FCC?s Powell Emphasizes Inevitability of Competition from VoIP
12.10.2003 -- Barely one week after holding a special Forum on the subject, FCC chairman Michael Powell took time during his remarks on the UCSD campus to focus on voice over Internet Protocol (VoIP). “If every American tomorrow had VoIP for 30 bucks a month, what’s the telephone for?” Powell asked. “We have to start thinking of the telephone like just another application over the Internet. It’s inevitable, and there’s no stopping it.

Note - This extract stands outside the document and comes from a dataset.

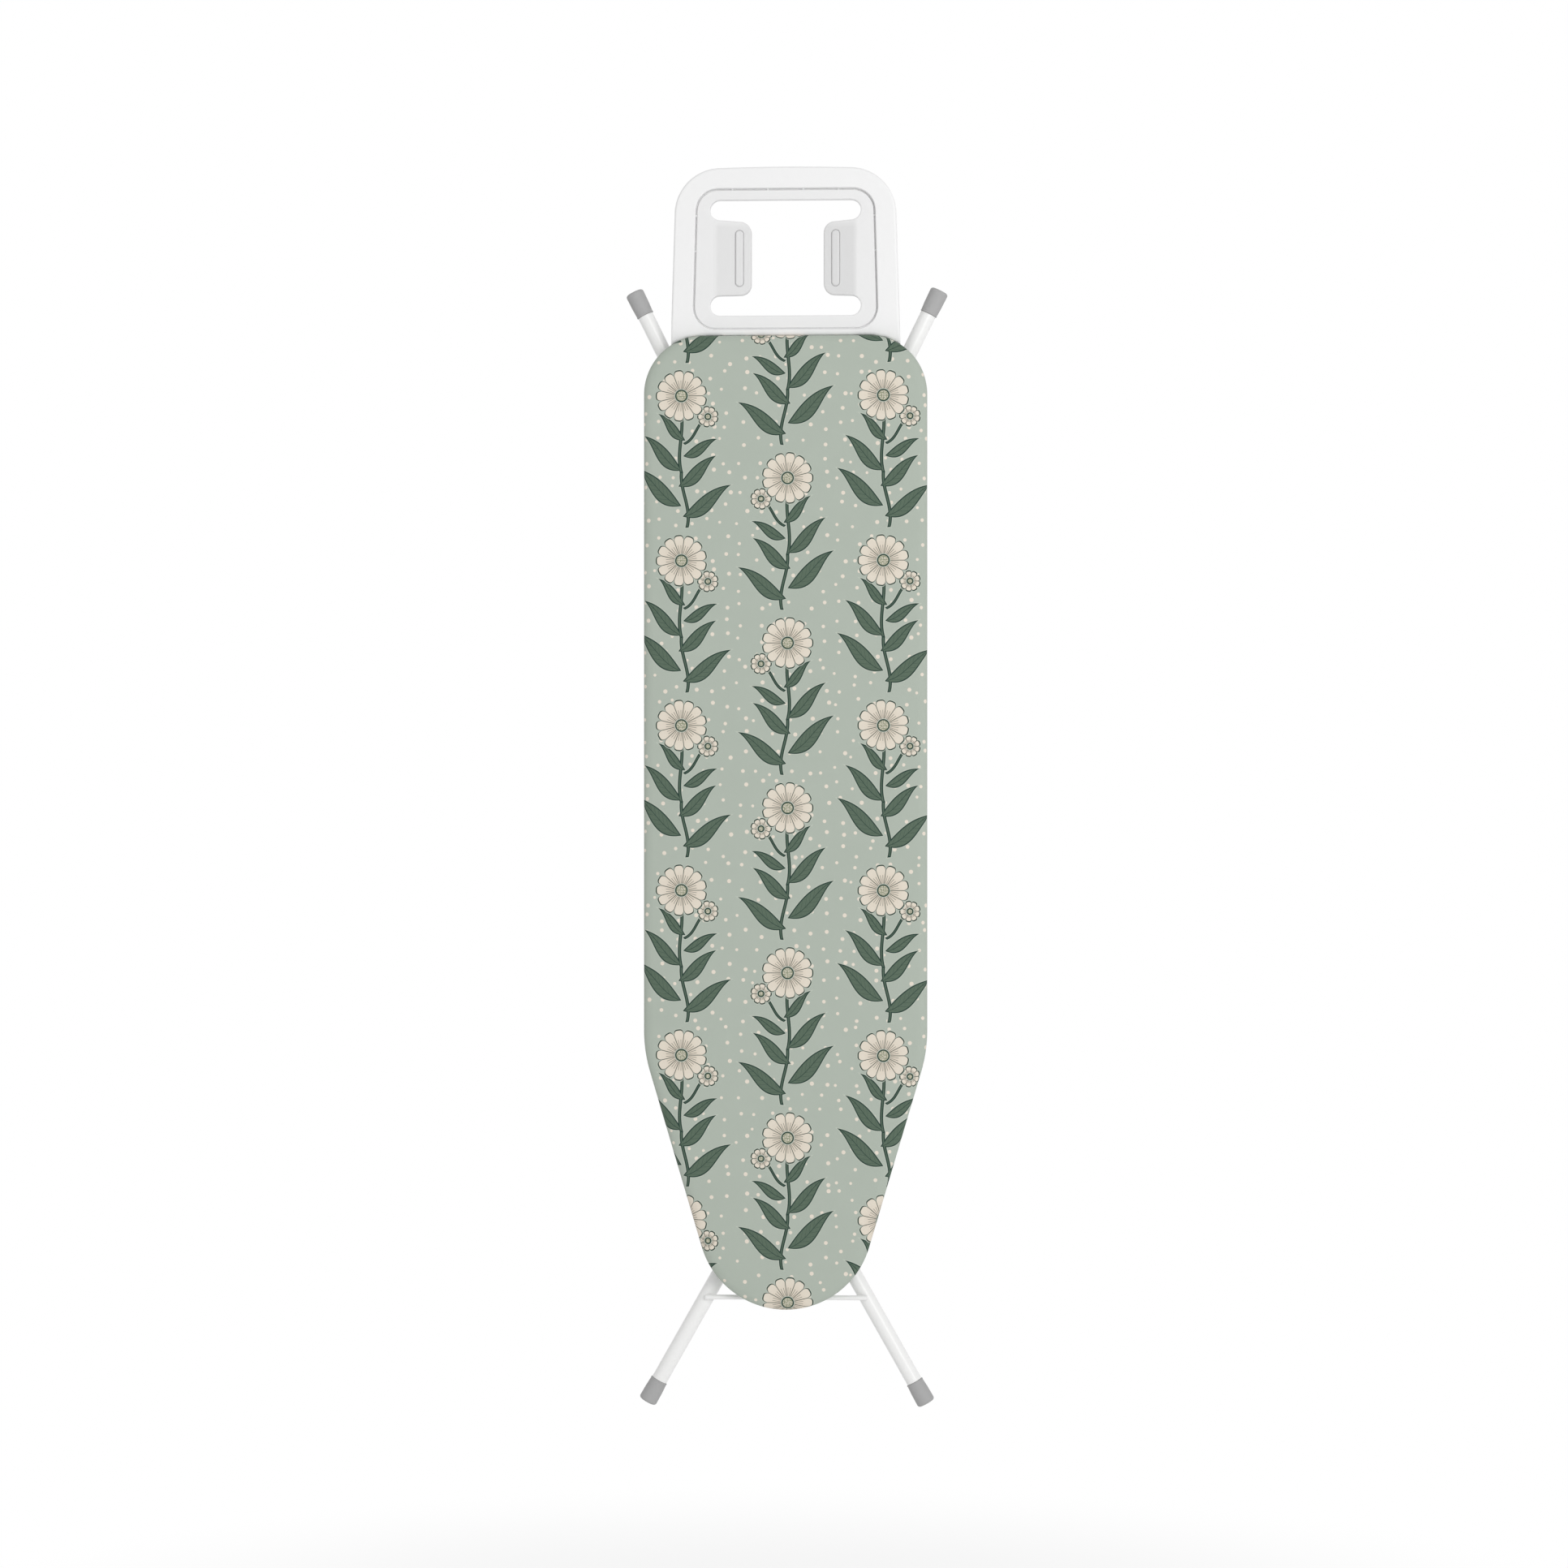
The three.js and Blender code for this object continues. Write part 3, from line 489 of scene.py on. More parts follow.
@dataclass(frozen=True)
class Finish:
    """What every finish has: a name, a base colour, how rough it is and its slot."""

    name: str
    colour: str
    roughness: float
    slot: Slot

    def material(self) -> Material:
        """Makes the finish's material on first use.

        Returns:
            The material.
        """
        if self.name not in bpy.data.materials:
            self.dress(emptied(bpy.data.materials.new(self.name)))
        return bpy.data.materials[self.name]

    def dress(self, tree: NodeTree) -> None:
        """Lays out the finish's nodes in an empty tree."""
        raise NotImplementedError

    def surface(self, tree: NodeTree, **inputs: Any) -> None:
        """Ends a tree in its surface shader, with the shader's inputs."""
        add(tree, "OutputMaterial", add(tree, "BsdfPrincipled", **inputs))


@dataclass(frozen=True)
class PowderEnamel(Finish):
    """White powder-coated steel tube and sheet, baked to a soft gloss."""

    name: str = "powder_coated_steel"
    colour: str = "#F5F5F4"
    roughness: float = 0.28
    slot: Slot = Slot.ENAMEL
    duller: str = "#F3F3F2"
    peel: float = 2.6

    def dress(self, tree: NodeTree) -> None:
        """Powder melts into a faint orange peel, which breaks up the long highlights on the tubes."""
        place = add(tree, "TexCoord", out=3)
        peel = add(tree, "TexNoise", place, Scale=1 / (self.peel * MM), Detail=1.0)
        bump = add(tree, "Bump", Strength=0.3, Distance=0.0015 * MM, Height=peel)
        patches = add(tree, "TexNoise", place, Scale=1 / (60 * MM), Detail=1.0)
        tone = add(tree, "Mix RGBA", patches, self.duller, self.colour)
        self.surface(tree, Base_Color=tone, Roughness=self.roughness, Normal=bump, IOR=1.5)


@dataclass(frozen=True)
class MouldedPlastic(Finish):
    """Injection-moulded polypropylene with a fine spark-eroded grain."""

    name: str = "moulded_white_polypropylene"
    colour: str = "#F4F4F4"
    roughness: float = 0.42
    slot: Slot = Slot.MOULDING
    shade: str = "#F1F1F1"
    grain: float = 0.9
    relief: float = 0.02

    def dress(self, tree: NodeTree) -> None:
        """The mould's grain is too fine to show, so it is drawn about three times as coarse, and low."""
        place = add(tree, "TexCoord", out=3)
        grain = add(tree, "TexNoise", place, Scale=1 / (self.grain * MM), Detail=3.0)
        bump = add(tree, "Bump", Strength=0.6, Distance=self.relief * MM, Height=grain)
        rough = add(tree, "MapRange", grain, 0.3, 0.7, self.roughness - 0.05, self.roughness + 0.07)
        self.surface(tree, Base_Color=self.tone(tree, place), Roughness=rough, Normal=bump, IOR=1.49)

    def tone(self, tree: NodeTree, place: NodeSocket) -> NodeSocket:
        """Returns the colour, a little cloudy from the melt's flow."""
        flow = add(tree, "TexNoise", place, Scale=1 / (45 * MM), Detail=2.0)
        return add(tree, "Mix RGBA", flow, self.shade, self.colour)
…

Peter Cowhey, leader of Calit²’s policy layer at UCSD, raised the issue of VoIP’s ramifications for regulators, and Powell made clear that he does not consider the Internet equivalent to the regulated phone industry. “My view is that you can come at the problem from two directions,” said Powell. “You can turn the Internet into a telephone and argue down to where broadband lives, or start on a blank slate and regulate up as necessary. I’m a huge believer that the latter is the only reasonable thing to do. It is not a telephone; it is a new network; it is new technology; it is new applications and consumers. I don’t want to treat it like the 100-year-old common- carrier model right off the bat.”
“That doesn’t mean I won’t be convinced that there are important public policy concerns that have to be regulated on top of VoIP,” he continued. “But the burden should be on the government to prove that need, not on entrepreneurs to prove that it is not necessary.” Powell said that certain critical issues would have to be addressed in regulation of VoIP, such as 911 and universal service. “But that list is small – maybe four of five critical problems that have to be addressed,” he concluded.

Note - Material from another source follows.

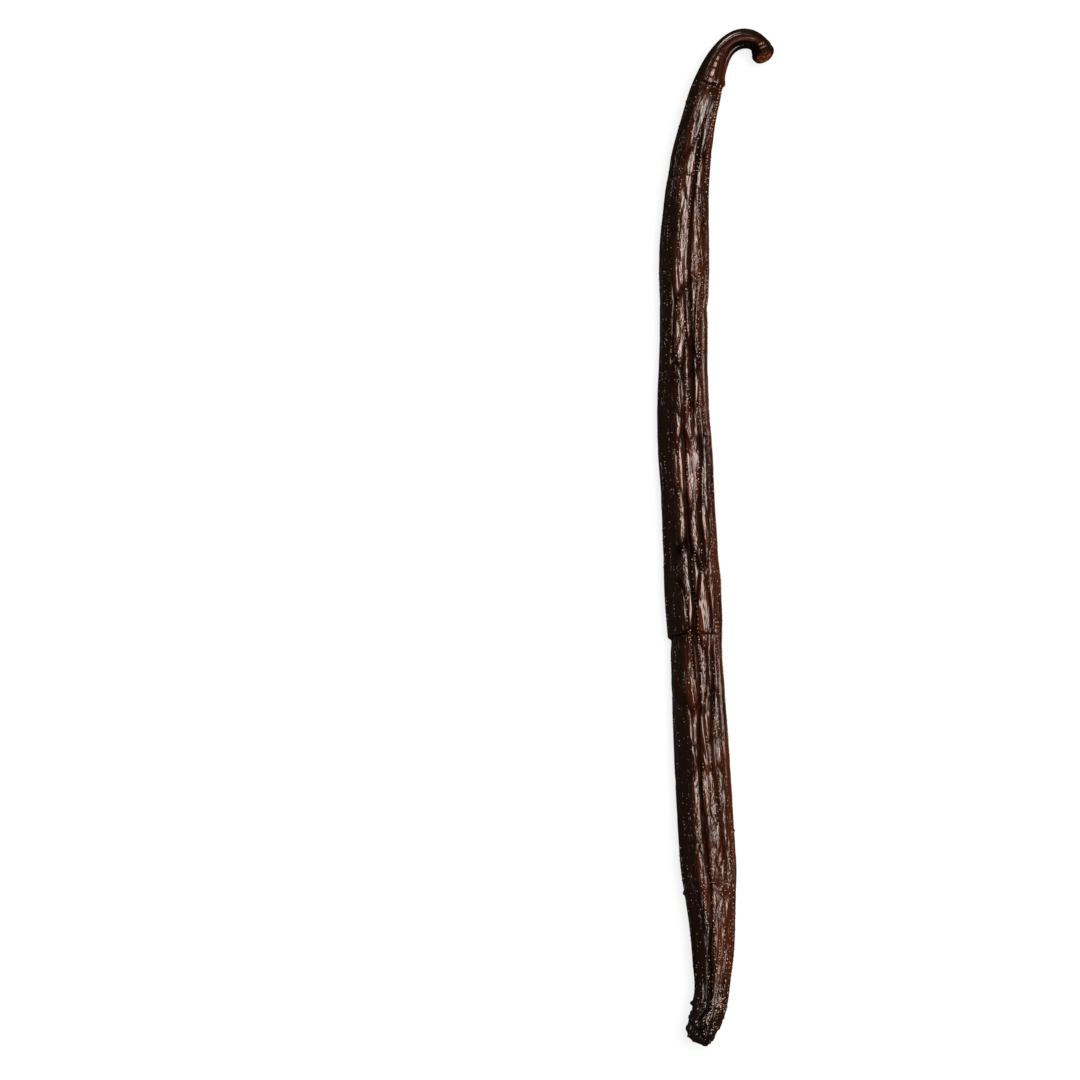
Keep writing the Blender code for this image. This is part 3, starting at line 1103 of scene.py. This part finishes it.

Powell also made clear that new technology can play the role that regulation played in the telephone through Universal Service – “to give consumers ubiquity, portability and service,” he said. “That’s the goal, and if that’s achieved you don’t need a government program. Every American should get access to the digital revolution.”
Powell’s remarks came just two days before AT&T announced that it will aggressively expandi its voice over Internet protocol services in 2004, with a new focus on consumers.
On Dec. 1, all FCC Commissioners participated in a VoIP hearing in Washington D.C. that was open to the public. The goal: to gather information concerning advancements, innovations, and regulatory issues related to VoIP services.